Epileptic patients with medically intractable seizure disorders are subject to implantation of subdural electrodes for the purpose of seizure localization.  It is assumed that these electrodes remain stationary during the reopening of the craniotomy defect at the time of resective surgery.  This study shows that brain compression changes and general grid shift both occur and move electrodes in non-trivial amounts.  This study builds a case for adoption of electrode/brain model reliance for electrode position determination instead of traditional visual assessment at the reopening of the craniotomy.

12:48 62.

Localization of Subdural Electrodes on MRI Cortical Surface Images for Evaluation of Epilepsy Patients - not available
Boklye Kim1, Jack Parent1, Oren Sagher1, Karen Kluin1, Charles R. Meyer1
1University of MIchigan, Ann Arbor, MI, United States

Presurgical evaluation of surgical treatment of epilepsy patients often requires implantation of subdural grid electrodes on the cortex.
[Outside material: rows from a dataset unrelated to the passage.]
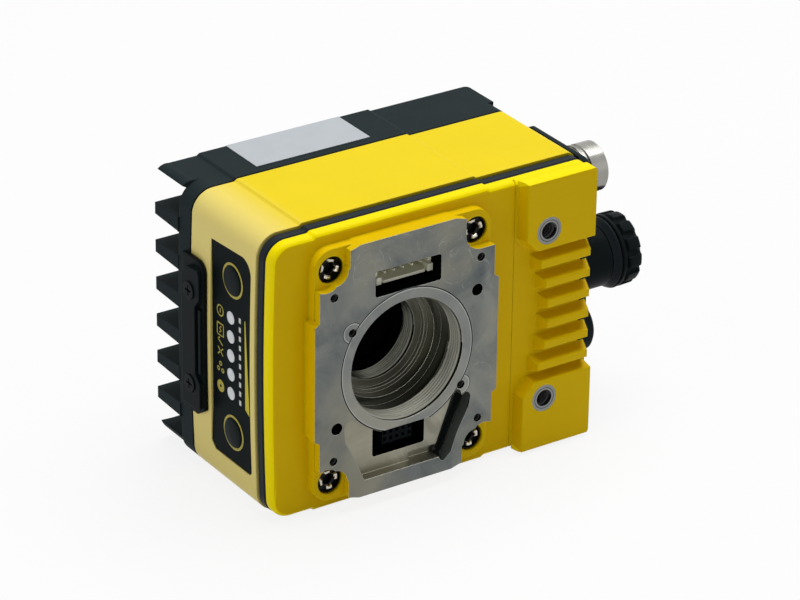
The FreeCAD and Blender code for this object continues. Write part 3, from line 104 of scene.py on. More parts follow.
class Shader:
    """A node material under construction, with short calls for its common parts."""

    def __init__(self, name, colour, roughness, metallic=0.0, specular=0.5, coat=0.0):
        self.material = bpy.data.materials.new(name)
        self.material.use_nodes = True
        self.tree = self.material.node_tree
        self.surface = self.tree.nodes["Principled BSDF"]
        self.set("Base Color", (*colour, 1.0))
        self.set("Roughness", roughness)
        self.set("Metallic", metallic)
        self.set("Specular IOR Level", specular)
        self.set("Coat Weight", coat)
        self.normal = None
        self.place = self.node("ShaderNodeTexCoord").outputs["Object"]
        self.material.diffuse_color = (*colour, 1.0)

    def node(self, kind, **values):
        made = self.tree.nodes.new(kind)
        for key, value in values.items():
            setattr(made, key, value)
        return made

    def link(self, source, target):
        self.tree.links.new(source, target)

    def set(self, socket, value):
        self.surface.inputs[socket].default_value = value

    def noise(self, scale, detail=3.0, rough=0.55, stretch=None, distortion=0.0):
        texture = self.node("ShaderNodeTexNoise")
        texture.inputs["Scale"].default_value = scale
        texture.inputs["Detail"].default_value = detail
        texture.inputs["Roughness"].default_value = rough
        texture.inputs["Distortion"].default_value = distortion
        self.link(self.mapped(stretch) if stretch else self.place, texture.inputs["Vector"])
        return texture.outputs["Fac"]

    def mapped(self, stretch=(1, 1, 1), shift=(0, 0, 0)):
        mapping = self.node("ShaderNodeMapping")
        mapping.inputs["Scale"].default_value = stretch
        mapping.inputs["Location"].default_value = shift
        self.link(self.place, mapping.inputs["Vector"])
        return mapping.outputs["Vector"]

    def rings(self, centre, scale, distortion=0.0, detail=1.0):
        """Circles about a centre in the XZ plane, as a milling cutter leaves."""
        texture = self.node("ShaderNodeTexWave", wave_type="RINGS", rings_direction="Y", wave_profile="SIN")
        texture.inputs["Scale"].default_value = scale
        texture.inputs["Distortion"].default_value = distortion
        texture.inputs["Detail"].default_value = detail
        texture.inputs["Detail Scale"].default_value = 2.0
        self.link(self.mapped(shift=(-centre[0], 0, -centre[1])), texture.inputs["Vector"])
        return texture.outputs["Fac"]

    def reach_from(self, centre):
        """Distance in the XZ plane from a centre."""
        apart = self.node("ShaderNodeVectorMath", operation="MULTIPLY")
        self.link(self.mapped(shift=(-centre[0], 0, -centre[1])), apart.inputs[0])
        apart.inputs[1].default_value = (1, 0, 1)
        reach = self.node("ShaderNodeVectorMath", operation="LENGTH")
        self.link(apart.outputs["Vector"], reach.inputs[0])
        return reach.outputs["Value"]

    def near(self, value, target, width):
        """One where a value lies within a width of its target, falling to zero."""
        return self.ramp(self.math("ABSOLUTE", self.math("SUBTRACT", value, target), 0.0), 1.0, 0.0, 0.0, width)

    def crevices(self, distance):
        """One in the open, less in corners and gaps."""
        around = self.node("ShaderNodeAmbientOcclusion", samples=6)
        around.inputs["Distance"].default_value = distance
        return around.outputs["AO"]

    def ramp(self, value, low, high, from_low=0.0, from_high=1.0):
        span = self.node("ShaderNodeMapRange", clamp=True)
        for socket, number in zip(("From Min", "From Max", "To Min", "To Max"), (from_low, from_high, low, high)):
            span.inputs[socket].default_value = number
        self.link(value, span.inputs["Value"])
        return span.outputs["Result"]

    def math(self, operation, first, second):
        step = self.node("ShaderNodeMath", operation=operation)
        for socket, value in zip(step.inputs, (first, second)):
            if isinstance(value, (int, float)):
                socket.default_value = value
            else:
                self.link(value, socket)
        return step.outputs[0]

    def mix_colour(self, factor, first, second):
        mixer = self.node("ShaderNodeMix", data_type="RGBA")
        self.link(factor, mixer.inputs["Factor"])
        for socket, value in zip((mixer.inputs[6], mixer.inputs[7]), (first, second)):
            if isinstance(value, tuple):
                socket.default_value = (*value, 1.0)
            else:
                self.link(value, socket)
        return mixer.outputs[2]

    def colour(self, output):
        self.link(output, self.surface.inputs["Base Color"])

    def roughness(self, output):
        self.link(output, self.surface.inputs["Roughness"])

    def bump(self, height, strength, distance):
        made = self.node("ShaderNodeBump")
        made.inputs["Strength"].default_value = strength
        made.inputs["Distance"].default_value = distance
        self.link(height, made.inputs["Height"])
        if self.normal is not None:
            self.link(self.normal, made.inputs["Normal"])
        self.normal = made.outputs["Normal"]

    def soft_edges(self, radius):
        """Rounds each sharp edge a little and returns how far a point is on an edge."""
        bevel = self.node("ShaderNodeBevel", samples=4)
        bevel.inputs["Radius"].default_value = radius
        self.normal = bevel.outputs["Normal"]
        facing = self.node("ShaderNodeVectorMath", operation="DOT_PRODUCT")
        self.link(bevel.outputs["Normal"], facing.inputs[0])
        self.link(self.node("ShaderNodeNewGeometry").outputs["Normal"], facing.inputs[1])
        return self.ramp(facing.outputs["Value"], 1.0, 0.0, 0.80, 0.995)

    def done(self):
        if self.normal is not None:
            self.link(self.normal, self.surface.inputs["Normal"])
        return self.material


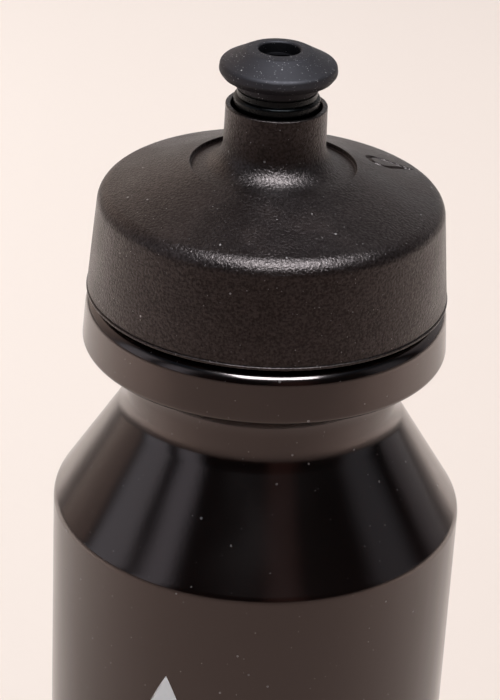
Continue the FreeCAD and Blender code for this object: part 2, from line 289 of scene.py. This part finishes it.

The exact locations of implanted electrodes are essential to evaluate cortical lesions related to seizure onsets and delineate eloquent brain areas. The process requires registration via multi-modality image warping and correction of post-craniotomy brain deformation. The loss of CSF fluid the presence of epidural or subdural hematoma from open craniotomy cause brain shifts. This work presents an mapping of electrodes from post-implant CT data to pre- or post surgery MRI by intermodality image warping to determine accurate positions involved in electrocortical stimulation.